Environmental Impact of Wet Wipes in Sewage
The environmental impact and the costs to utility companies of this reluctance to adapt are huge. Wet wipes are behind up to 80% of blockages in UK sewers, including those headline-grabbing fatbergs. They clog filters and machinery, accumulate on the banks of rivers and around the coastline and refuse to shift until they are collected and carted to landfill by the skipload.
United Utilities alone is reported to collect around 12,000 tonnes of wipes and other rubbish a year from its pipes.
Estimates for the cost of dealing with wet-wipe related problems vary, but some sources put the figure at upwards of £100m a year in the UK.
For Selwood, it’s a problem often seen both in the UK and by users of its pumps around the world.
Solids Handling Pumps are up to the challenge
John Lovell, Managing Director, Selwood Pump Solutions, the leading pumping solutions provider in the UK, says: “Over the past 10-15 years we have seen a huge increase in demand for our solids handling ‘S’ range. The wet wipe problem has had a direct influence on the design of our products – the S range has a Vortex impeller which our engineers designed to be clog-free, in part because of the widespread clogging problems we have seen caused by these wipes.”
Lane Miller, Manager of Canadian Pump Solutions, which provides pumping solutions to water industry customers throughout Western Canada, sees the extent of the issue regularly - for example when recently contacted by a company performing as sewer bypass operation in Edmonton.
“Their clogging issues were so bad that they were having to shut down their primary pump twice a day just to remove the debris that was accumulating in the pump’s intake,” he recalls.
“Because we are used to providing and maintaining Selwood pumps, we were confident in being able to provide them with a solution. They swapped out the pumps they were using with our Selwood S200 pumps, and the bypass is still ongoing today without one single clog.”
Wet Wipe Clog Prevention
Although Selwood’s teams are proud to have a product that can deal with clogs so effectively, they would rather the problem didn’t exist in the first place.
Obviously, prevention is far better than cure,” says Lawrence Bradbury, Director of Engineering, “The environmental impact is something that has come into focus, particularly as wet wipes become included in the general war against single-use plastics. But it’s not just about the environment – when you think about the huge costs of dealing with the problem, that money has to come from somewhere, and that’s a factor in every household and business’s water bill.

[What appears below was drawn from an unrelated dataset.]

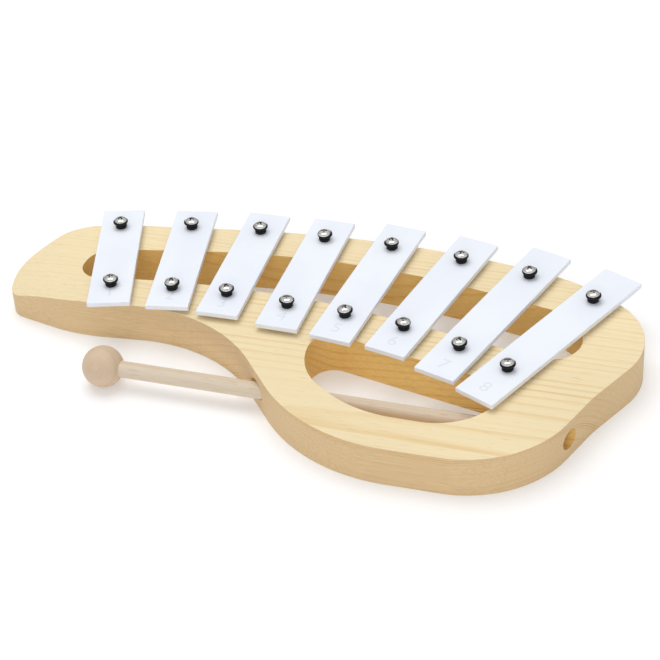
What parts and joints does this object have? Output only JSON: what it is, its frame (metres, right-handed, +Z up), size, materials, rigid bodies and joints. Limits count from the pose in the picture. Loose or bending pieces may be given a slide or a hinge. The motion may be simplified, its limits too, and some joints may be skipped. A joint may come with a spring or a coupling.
{
  "type": "bar chime",
  "caption": "Toy xylophone: white metal bars screwed over a slot in a shaped pine board, with a hand hole and a round-headed mallet stored in a bore.",
  "frame": {"origin": "under the middle of the whole instrument's box, on the surface that the board rests on", "axes": "+X along the board from the narrow tail to the wide bowl, along the mallet's bore; +Y to the arched back; +Z up through the bars"},
  "size_m": [0.3164, 0.1622, 0.0312],
  "materials": {
    "pine": "clear satin lacquer on planed pine",
    "white_paint": "satin white enamel",
    "nickel": "bright nickel plate",
    "black_rubber": "smooth matt rubber",
    "beech": "sanded beech, unlacquered",
    "birch": "sanded birch, unlacquered"
  },
  "bodies": {
    "frame": {"board": "pine", "bar_1": "white_paint", "bar_2": "white_paint", "bar_3": "white_paint", "bar_4": "white_paint", "bar_5": "white_paint", "bar_6": "white_paint", "bar_7": "white_paint", "bar_8": "white_paint", "bar_1_front_screw": "nickel", "bar_1_front_sleeve": "black_rubber", "bar_1_front_cushion": "black_rubber", "bar_1_back_screw": "nickel", "bar_1_back_sleeve": "black_rubber", "bar_1_back_cushion": "black_rubber", "bar_2_front_screw": "nickel", "bar_2_front_sleeve": "black_rubber", "bar_2_front_cushion": "black_rubber", "bar_2_back_screw": "nickel", "bar_2_back_sleeve": "black_rubber", "bar_2_back_cushion": "black_rubber", "bar_3_front_screw": "nickel", "bar_3_front_sleeve": "black_rubber", "bar_3_front_cushion": "black_rubber", "bar_3_back_screw": "nickel", "bar_3_back_sleeve": "black_rubber", "bar_3_back_cushion": "black_rubber", "bar_4_front_screw": "nickel", "bar_4_front_sleeve": "black_rubber", "bar_4_front_cushion": "black_rubber", "bar_4_back_screw": "nickel", "bar_4_back_sleeve": "black_rubber", "bar_4_back_cushion": "black_rubber", "bar_5_front_screw": "nickel", "bar_5_front_sleeve": "black_rubber", "bar_5_front_cushion": "black_rubber", "bar_5_back_screw": "nickel", "bar_5_back_sleeve": "black_rubber", "bar_5_back_cushion": "black_rubber", "bar_6_front_screw": "nickel", "bar_6_front_sleeve": "black_rubber", "bar_6_front_cushion": "black_rubber", "bar_6_back_screw": "nickel", "bar_6_back_sleeve": "black_rubber", "bar_6_back_cushion": "black_rubber", "bar_7_front_screw": "nickel", "bar_7_front_sleeve": "black_rubber", "bar_7_front_cushion": "black_rubber", "bar_7_back_screw": "nickel", "bar_7_back_sleeve": "black_rubber", "bar_7_back_cushion": "black_rubber", "bar_8_front_screw": "nickel", "bar_8_front_sleeve": "black_rubber", "bar_8_front_cushion": "black_rubber", "bar_8_back_screw": "nickel", "bar_8_back_sleeve": "black_rubber", "bar_8_back_cushion": "black_rubber"},
    "mallet": {"mallet_head": "beech", "mallet_stick": "birch"}
  },
  "joints": [
    {"name": "mallet_slide", "type": "slide", "parent": "frame", "child": "mallet", "axis": [-1, -0.0087, 0], "range_m": [-0.062, 0.15]}
  ]
}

“We accept that it’s hard, or even impossible, to turn back – wipes are so convenient that it’s unlikely we could live without them in the modern age. But if every single wipe sold was flushable and biodegradable, we would take a huge step forward in tackling this problem.”
Achieving this relies on the industry overcoming a fundamental problem – there is not universal agreement on what ‘flushable’ means.
Fine to Flush Standard
In January 2019 a ‘Fine to Flush’ standard was introduced by Water UK, which represents water companies. These wipes must pass strict tests which prove they break down quickly in the sewer system and do not contain plastic fibres.
In 2018 the BBC reported that all wet wipes branded ‘flushable’ by manufacturers had failed this standard.
The problem comes because many companies favour the industry’s own guidelines, established by EDANA (European Disposables and Non-Wovens Association), a group which represents most of the manufacturers of non-woven wipes across Europe. The industry decrees that any product that meets this standard can be labelled ‘flushable’ – but this often falls well short of the benchmark set by ‘Fine to Flush’ mark.
This discrepancy has led to criticism from water industry figures, including Matt Wheeldon, a director at Wessex Water, who called for any product which does not reach “Fine to Flush” standards to be clearly labelled Do Not Flush. This has been resisted by the industry so far.
Slowly, and partly driven by consumer pressure and growing concern about single-use plastics, truly flushable wipes have come onto the market.
Waitrose became first to the Fine to Flush mark in August 2019, when its own-brand moist toilet tissue refills achieved the status. The organic brand Natracare followed – possibly the early beginnings of a long-overdue change.
Lawrence Bradbury of Selwood said: “There will always be a need for solids-handling pumps in the water industry – it’s not just wet wipes that cause clogging, but a wide variety of solids including rags and sediment. However, it’s clear that a move by the industry towards Fine to Flush standards would work wonders when it comes to reducing blockages, downtime and environmental impact. We’ll probably never see a wipe-free future, but it would be a benefit to all of us if Fine to Flush products were widely available - and if we all think twice about what we flush down the loo.”